The reason is that it'd make HashMap and HashSet a lot less useful. If every type had to opt in, you'd be unable to use many types as keys or set entries for no better reason than the authors didn't bother to implement hash codes or equality. By providing reasonable identity-based versions of these, it increases the utility of the language at a tradeoff in memory usage.
Without a way to give objects identity you'd get stuck pretty fast as it's not guaranteed you have access to any data to hash. You'd have to break encapsulation. That would then hit problems with evolution, where a new version of a class changes its fields and then everything that uses it as a hashmap key breaks.

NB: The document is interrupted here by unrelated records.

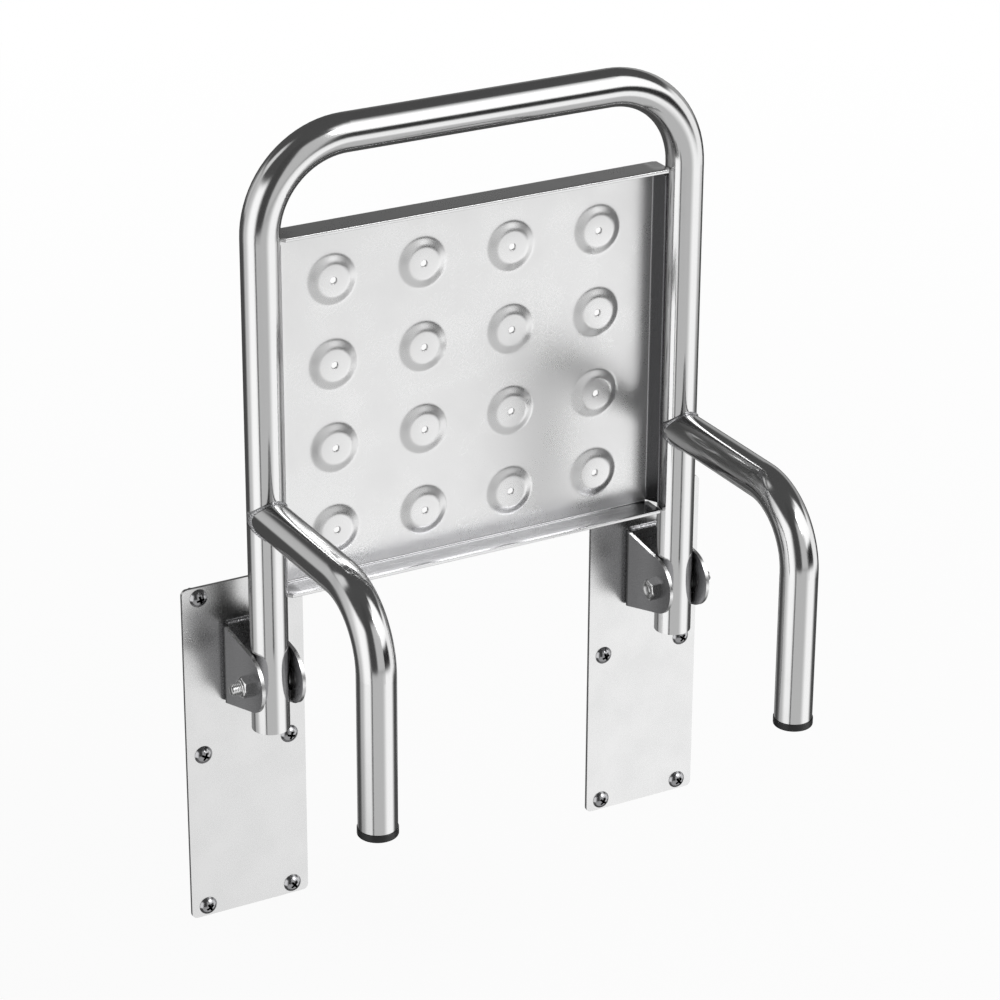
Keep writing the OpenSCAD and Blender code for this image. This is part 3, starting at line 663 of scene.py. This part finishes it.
# the free edges of the upper and lower lips are thickened to 3 mm on their inner side
thicker_by, thicker_from_y = 0.0010, -0.0548
for vertex in pan.data.vertices:
    up = vertex.co.z - pan_z
    if vertex.co.y < thicker_from_y and flat_z < abs(up) < flat_z + 0.0015:
        vertex.co.z -= thicker_by if up > 0.0 else -thicker_by
edge = pan.modifiers.new("edge", "BEVEL")
edge.width = 0.0009
edge.segments = 3
edge.limit_method = "ANGLE"
edge.angle_limit = radians(60)
bpy.ops.object.modifier_apply(modifier=edge.name)
pan.data.materials.append(pan_sheet)
pan.data.materials.append(streaked_painted_lip_shade)
underside_y = sitting_y - sheet_t
# the lips' inner faces and the inner sides of their folds take the painted shade
for face in pan.data.polygons:
    spot, facing = face.center, face.normal
    up = abs(spot.z - pan_z)
    inside_lip = abs(facing.z) > 0.3 and facing.z * (spot.z - pan_z) < 0.0 and up > flat_z
    inside_side = facing.x * spot.x < 0.05 and abs(spot.x) > flat_x - sheet_t and up < flat_z
    if (inside_lip or inside_side) and spot.y < underside_y - 0.0001:
        face.material_index = 1
smooth(pan, 35)
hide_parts("seat_pan")
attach(pan, "seat")


# Black moulded plastic closes the tubes: a rounded cap on each leg, which rests on the wall
# plate when the seat is down, and a flush plug in the lower end of each side tube. Its surface
# has a moulded grit of 0.8 mm and a low gloss.
black_plastic, tree = bare_material("black_moulded_plastic")
place = add(tree, "ShaderNodeTexCoord")
grit = add(tree, "ShaderNodeTexNoise", {"Vector": place.outputs["Object"], "Scale": 1200.0, "Detail": 2.0})
rough = add(tree, "ShaderNodeMapRange", {0: grit.outputs[0], 1: 0.3, 2: 0.7, 3: 0.28, 4: 0.40})
bump = add(tree, "ShaderNodeBump", {"Height": grit.outputs[0], "Strength": 0.15, "Distance": 0.0001})
moulded = add(tree, "ShaderNodeBsdfPrincipled", {"Base Color": srgb("161617"), "IOR": 1.5,
                                                 "Roughness": rough.outputs[0],
                                                 "Normal": bump.outputs[0]})
add(tree, "ShaderNodeOutputMaterial", {0: moulded.outputs[0]})
finish_nodes(black_plastic, "left_foot_cap", "right_foot_cap", "tube_plugs")
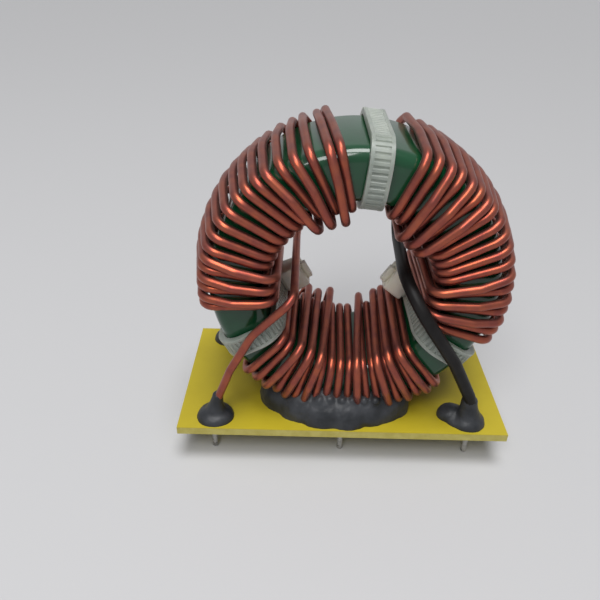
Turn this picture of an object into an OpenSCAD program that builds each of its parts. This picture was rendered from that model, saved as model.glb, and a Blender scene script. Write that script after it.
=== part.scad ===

My experience with platform design has consistently been that handling version evolution in the presence of distant teams increases complexity by 10x, and it's not just about some mechanical notion of backwards compatibility. It's a particular constraint for Java because it supports separate compilation. This enables extremely fast edit/run cycles because you only have to recompile a minimal set of files, and means that downloading+installing a new library into your project can be done in a few seconds, but means you have to handle the case of a program in which different files were compiled at different times against different versions of each other.
JavaScript handles the "no identity hash" with WeakMap and WeakSet, which are language built-ins. For Virgil, I chose to leave out identity hashes and don't really regret it. It keeps the language simple and the separation clear. HashMap (entirely library code, not a language wormhole) takes the hash function and equality function as arguments to the constructor.

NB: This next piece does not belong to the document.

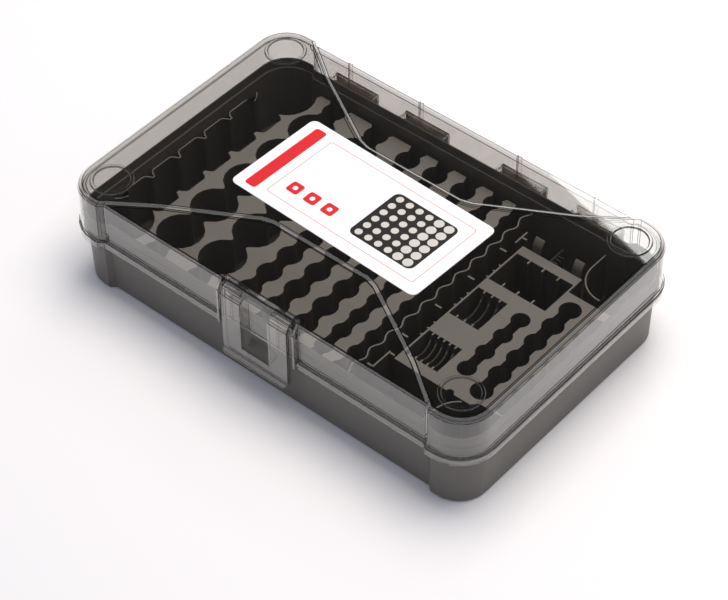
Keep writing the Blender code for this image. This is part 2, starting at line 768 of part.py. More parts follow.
cradle_base = 2 * MM
cradle_plate = 1 * MM
large_dip = 9 * MM
small_dip = 7.5 * MM


def coin_rack(name, box, ticks, dip):
    left, right, low, high = box
    front = low + coin_tick_depth + seat_gap * 2
    back = high - coin_tick_depth - seat_gap * 2
    half = (back - front) / 2
    radius = (half * half + dip * dip) / (2 * dip)
    reach = acos((radius - dip) / radius)
    top = deck_height - seat_gap
    dipped = arc((front + back) / 2, top + radius - dip, radius, 3 * pi / 2 - reach,
                 3 * pi / 2 + reach, arc_steps + 2)
    profile = dipped + [(back, ridge_low + seat_gap), (front, ridge_low + seat_gap)]
    rack = block(name, (left + seat_gap, front - seat_gap, ridge_low),
                 (right - seat_gap, back + seat_gap, ridge_low + cradle_base), rack_plastic)
    for number, x in enumerate(ticks):
        plate = flat_piece("%s_plate_%d" % (name, number), [profile], "X", x - cradle_plate / 2,
                           x + cradle_plate / 2, cutter=True)
        join(rack, plate)
    return rack


coin_rack("coin_rack_large", coin_large, large_ticks, large_dip)
coin_rack("coin_rack_small", coin_small, small_ticks, small_dip)

# Spring clips behind the tray: curved tongues that lean back over the tester's place

clip_width = 6.4 * MM
clip_thickness = 1.4 * MM
clip_rise = 8 * MM
clip_front = tray_bar_back + seat_gap
clip_bow = 14 * MM
clip_steps = 8
clip_places = {"tester_clip_left": 8.7 * MM, "tester_clip_right": 36.5 * MM}
for name, place in clip_places.items():
    clip_x = tray_left + place
    inner = arc(clip_front + clip_bow, deck_height - clip_rise / 4, clip_bow, pi, pi - pi / 4,
                clip_steps)
    outer = arc(clip_front + clip_bow, deck_height - clip_rise / 4, clip_bow - clip_thickness, pi,
                pi - pi / 4, clip_steps)
    blade = [(clip_front, ridge_low)] + inner
    blade += list(reversed(outer)) + [(clip_front + clip_thickness, ridge_low)]
    flat_piece(name, [blade], "X", clip_x - clip_width / 2, clip_x + clip_width / 2, rack_plastic)

# Fine rack between the clips

terminal_place = 13.8 * MM
terminal_gap = 2.5 * MM
terminal_x = tray_left + terminal_place
terminal_front = tray_bar_back + terminal_gap
terminal_pitch = 2.8 * MM
terminal_fin = 1 * MM
terminal_drop = 8 * MM
terminal_top = deck_height - terminal_drop
terminal_length = 4.6 * MM
terminal_rack = block("terminal_rack", (terminal_x, terminal_front, ridge_low),
                      (terminal_x + thin_wall, terminal_front + terminal_pitch * 6, terminal_top),
                      rack_plastic)
for number, y in enumerate(evenly(terminal_front, terminal_pitch, 5)):
    fin = block("terminal_fin_%d" % number, (terminal_x + thin_wall / 2, y, ridge_low),
                (terminal_x + terminal_length, y + terminal_fin, terminal_top - thin_wall),
                cutter=True)
    join(terminal_rack, fin)

# Thin walls round the right corner pockets

pocket_wall_radius = d_cell_radius + seat_gap
pocket_wall_from = radians(182)
rear_wall_to = radians(272)
front_wall_to = radians(235)
pocket_wall_steps = 9


def corner_wall(turn_to):
    """The outline of the thin wall round the right rear pocket, straight and then an arc."""
    outer = arc(d_x, d_y, pocket_wall_radius + thin_wall, pocket_wall_from, turn_to,
                pocket_wall_steps)
    inner = arc(d_x, d_y, pocket_wall_radius, turn_to, pocket_wall_from, pocket_wall_steps)
    return [(outer[0][0], ridge_end)] + outer + inner + [(inner[-1][0], ridge_end)]


flat_piece("rear_corner_wall", [corner_wall(rear_wall_to)], "Z", ridge_low, deck_height,
           rack_plastic)
flat_piece("front_corner_wall", [flipped_y(corner_wall(front_wall_to))], "Z", ridge_low,
           deck_height, rack_plastic)

# Lid shell: a clear cover with a lip, a raised X-shaped panel and lower fields front and back

lid_corner = 20 * MM
lip_thickness = 1.7 * MM
lip_round = 0.5 * MM
lid_inset_low = 2 * MM
lid_inset_high = 2.2 * MM
shoulder_drop = 2.4 * MM
shoulder_mid = 1 * MM
shoulder_run = 2.8 * MM
field_drop = 1.1 * MM         # the trapezoid fields lie this much below the panel
field_slope = 2.1 * MM        # width of the sloped face round them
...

This is partly my style too; I try to avoid using maps for things unless they are really far flung, and the things that end up serving as keys in one place usually end up serving as keys in lots of other places too.
Does that assume that you have only one key type and not an infinite sized hierarchy of child classes to deal with? If you had a map that took a Number as key, how many child classes do you think your helper class would cover and what extension framework would it use to be compatible with user defined classes?
The reality would be that in all but the most extreme cases emulating set semantics by iterating a list would then be considered good enough, "avoid premature optimization" and all that. In real life code, this would have eaten up any advantage of a shorter object header a hundred times.
yeah this is where traits instead of hierarchies become useful - I should be able to implement the Hash interface for an object I do not own and then use that object + trait going forward for HashMap and HashSet.
Should be noted that Rust (one of the most prominent languages with traits) doesn't allow you to implement a trait for an object you do not own. A common workaround is to wrap that object in your own tuple struct and then implement the trait for that struct.
(If you don’t own the trait either, that is. Your own traits can be implemented for foreign types.)
Rust’s approach to the Hash and Eq problem is to make them opt-in but provide a derive attribute that autoimplements them with minimal boilerplate for most types.
Also, Rust’s Hash::hash implementations don’t actually hash anything themselves, they just pass the relevant parts of the object to a Hasher passed as a parameter. This way types aren’t stuck with just a single hash implementation, and normal programmers don’t need to worry about primes and modular arithmetic.
Java uses this pattern in some places, for example you can usually pass a custom Comparator to anything that needs comparisons (like sorts).
Fully separating implementation of an interface from the data can create quite a lot of additional complexities. See my comment elsewhere about encapsulation and version stability.